### [Supplied material]
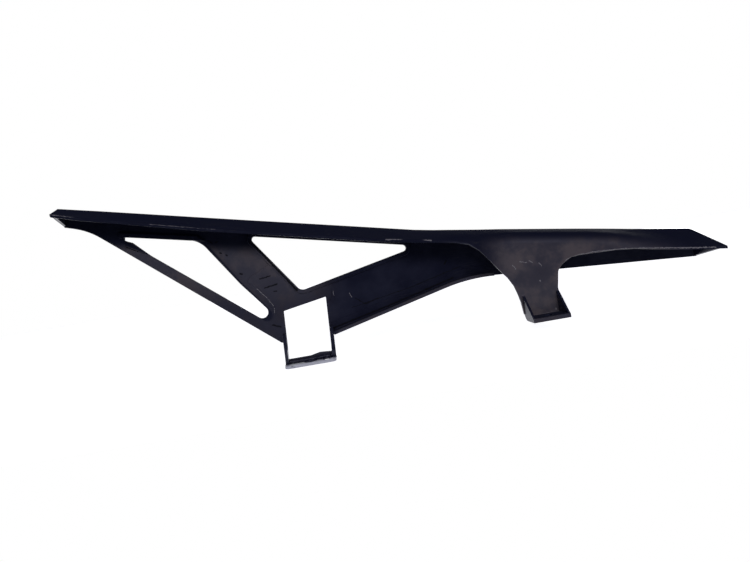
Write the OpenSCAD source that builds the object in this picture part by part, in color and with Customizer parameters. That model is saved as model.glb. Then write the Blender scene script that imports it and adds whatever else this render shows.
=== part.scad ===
// Moulded chain guard for a motorcycle swingarm: one piece of black plastic.
// x runs forward along the mounting plane, z is up from it, +y is the outer side.
// The origin is the centre of the rear mounting hole, on the underside of its shelf.
// The rail is drawn in its own axes, u along its level front run and v up from its
// datum line, and those axes are turned by rail_pitch against the mounting plane.

/* [Overall] */
// width of the guard from the inner edge to the outer face
rail_w = 34; // [28:0.5:42]
// wall thickness of the moulding
wall = 2.5; // [2:0.1:3.5]
// tilt of the rail against the mounting plane, degrees
rail_pitch = 9.8; // [5:0.1:14]
// height of the rail datum line above the mounting plane at the datum point
rail_z = 87; // [80:0.5:95]
// distance of the datum point ahead of the rear mounting hole
rail_x = 30.6; // [25:0.1:36]

/* [Rail] */
// u of the rear tip of the inner edge
rear_tip_u = -219.5; // [-240:0.5:-200]
// u of the front tip of the inner edge
front_tip_u = 310.5; // [290:0.5:330]
// u of the lowest point of the top line
saddle_u = 76; // [60:1:90]
// height of the top line at that point
saddle_v = 20; // [18:0.1:22]
// rise of the top line towards the rear, per millimetre
rear_rise = 0.0586; // [0.04:0.0001:0.08]
// rise of the top line towards the front, per millimetre
front_rise = 0.0071; // [0:0.0001:0.02]
// drop of the top sheet from the outer face to the shoulder, where there is a flange
shoulder_drop = 5; // [3:0.1:7]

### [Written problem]
Return what is listed above, exactly and completely.

### [Expected answer]
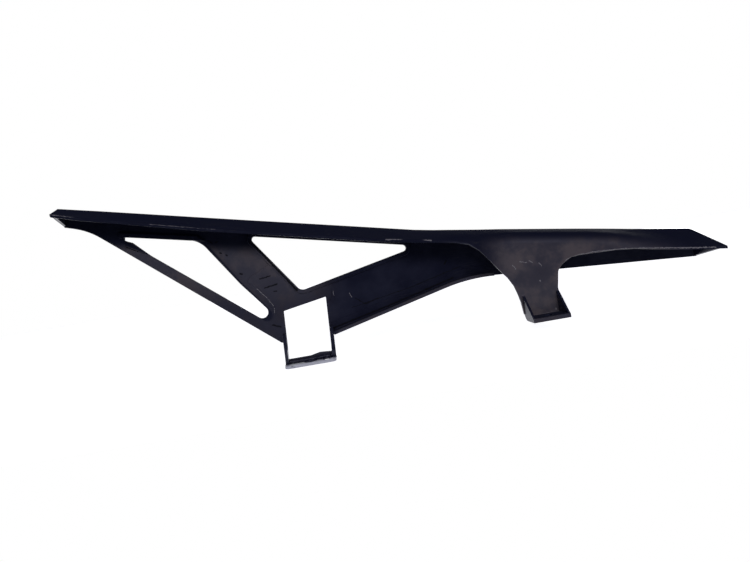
Write the OpenSCAD source that builds the object in this picture part by part, in color and with Customizer parameters. That model is saved as model.glb. Then write the Blender scene script that imports it and adds whatever else this render shows.
=== part.scad ===
// Moulded chain guard for a motorcycle swingarm: one piece of black plastic.
// x runs forward along the mounting plane, z is up from it, +y is the outer side.
// The origin is the centre of the rear mounting hole, on the underside of its shelf.
// The rail is drawn in its own axes, u along its level front run and v up from its
// datum line, and those axes are turned by rail_pitch against the mounting plane.

/* [Overall] */
// width of the guard from the inner edge to the outer face
rail_w = 34; // [28:0.5:42]
// wall thickness of the moulding
wall = 2.5; // [2:0.1:3.5]
// tilt of the rail against the mounting plane, degrees
rail_pitch = 9.8; // [5:0.1:14]
// height of the rail datum line above the mounting plane at the datum point
rail_z = 87; // [80:0.5:95]
// distance of the datum point ahead of the rear mounting hole
rail_x = 30.6; // [25:0.1:36]

/* [Rail] */
// u of the rear tip of the inner edge
rear_tip_u = -219.5; // [-240:0.5:-200]
// u of the front tip of the inner edge
front_tip_u = 310.5; // [290:0.5:330]
// u of the lowest point of the top line
saddle_u = 76; // [60:1:90]
// height of the top line at that point
saddle_v = 20; // [18:0.1:22]
// rise of the top line towards the rear, per millimetre
rear_rise = 0.0586; // [0.04:0.0001:0.08]
// rise of the top line towards the front, per millimetre
front_rise = 0.0071; // [0:0.0001:0.02]
// drop of the top sheet from the outer face to the shoulder, where there is a flange
shoulder_drop = 5; // [3:0.1:7]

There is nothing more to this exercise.